This is Omar's background:
Mahmoud Omar [is] an Egyptian-born 39-year-old who entered the U.S. illegally through Mexico in the 1990s .... Omar became an informant in 2005 after being caught in a bank fraud scam. ... Under questioning, Omar said that just last month the FBI negotiated terms for him to pay back more than $4,000 to Commerce Bank, which he defrauded nearly four years ago. He said he would not have considered returning the money if the government didn't tell him he would be prosecuted if he didn't pay it back.
Our federal government usually takes an uncharitable view of illegal aliens who commit felonies. Once apprehended, they typically serve time before being deported. Not Omar.

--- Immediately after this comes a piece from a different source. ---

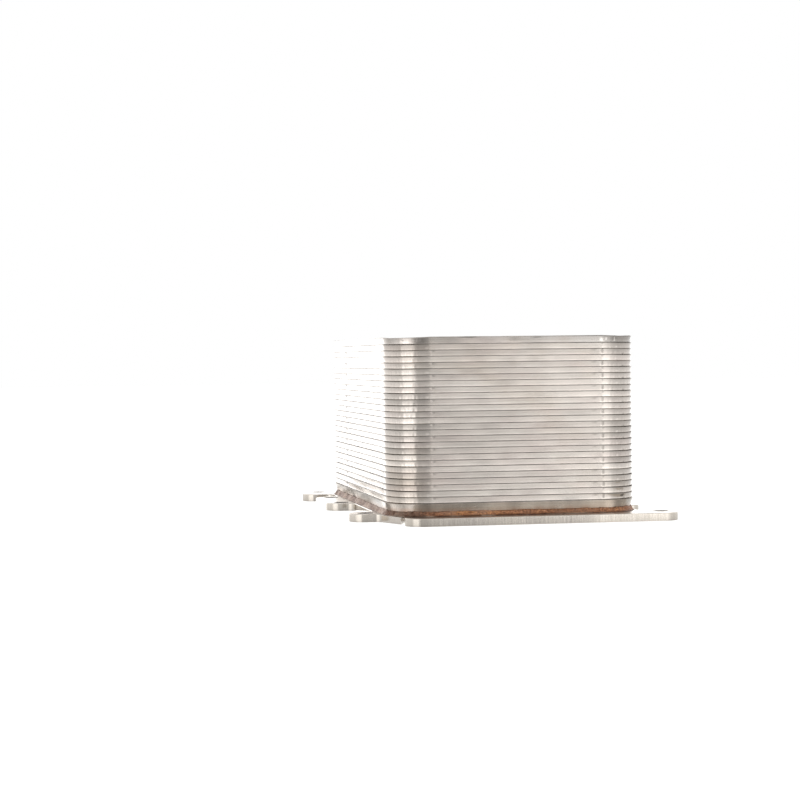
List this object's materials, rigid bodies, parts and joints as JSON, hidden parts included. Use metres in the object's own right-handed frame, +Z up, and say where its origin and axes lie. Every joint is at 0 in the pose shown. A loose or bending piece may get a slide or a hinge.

Prosecutors have said that if Omar is helpful in the trial, they will ask customs officials to allow him to remain in the United States as a permanent resident or even a citizen.
So Omar hopes to buy both freedom and citizenship by cooperating with the government against the five so-called terrorists. That makes Omar credible, doesn't it? He couldn't possibly have a bias to say whatever he thinks will make him look "helpful," could he?
Then there's this:
[Defense lawyer Rocco] Cipparone played a recording made in the investigation in which Omar described how to create a fake title from a stolen car and export it overseas. In the recording, he said he used to do that, but not anymore.
Poor Omar's criminal career was better before 9/11.
He said the terrorist attacks on America in 2001 made it harder for Muslims to get away with crimes. "Before Sept. 11, he can do a lot of fraud. Nobody looking at you."
An underappreciated tragedy of 9/11: it became tougher for Mahmoud Omar to scam people with his fraudulent schemes. Fortunately, Omar found a gullible group of government agents and prosecutors who were willing to take his story about paintball-wielding terrorists at face value. He managed to save himself from prison, earn a regular paycheck, and put himself on a track for citizenship just by finding five clueless guys, getting them ramped up with a little jihadist rhetoric, and taking them out for an afternoon of paintballing. Masterful work, Omar.
Recorded conversations reveal that Omar discussed a number of improbable plots, mostly with defendant Mohamad Shnewer, including "a rocket attack on the Philadelphia Navy Yard during the Army-Navy game ... and a proposal to shoot down military transport planes as they flew out of Dover or McGuire Air Force Base." For all the yakking they did, they weren't good at actual planning.
Omar conceded that none of the plans had been carried out and that Shnewer often had failed to follow up on discussions, arrange training sessions, or plan strategy meetings.
Why bother with strategic planning when it's so much more fun to play paintball?
Next up on the government's trial menu: a second key government informant, Besnik Bakalli.
Little has been made public about the former Northeast Philadelphia resident, but the prosecution has conceded that he was facing possible deportation when he agreed to cooperate and that, in exchange for his help, the government promised to assist him and his family in their attempt to remain in the United States.
Does Lou Dobbs know the government is working so diligently to assist foreigners who enter the country illegally and commit crimes? These guys are a lot more trouble than anyone who crosses the border to pick lettuce or slaughter cattle. Lou? Lou? You there, Lou?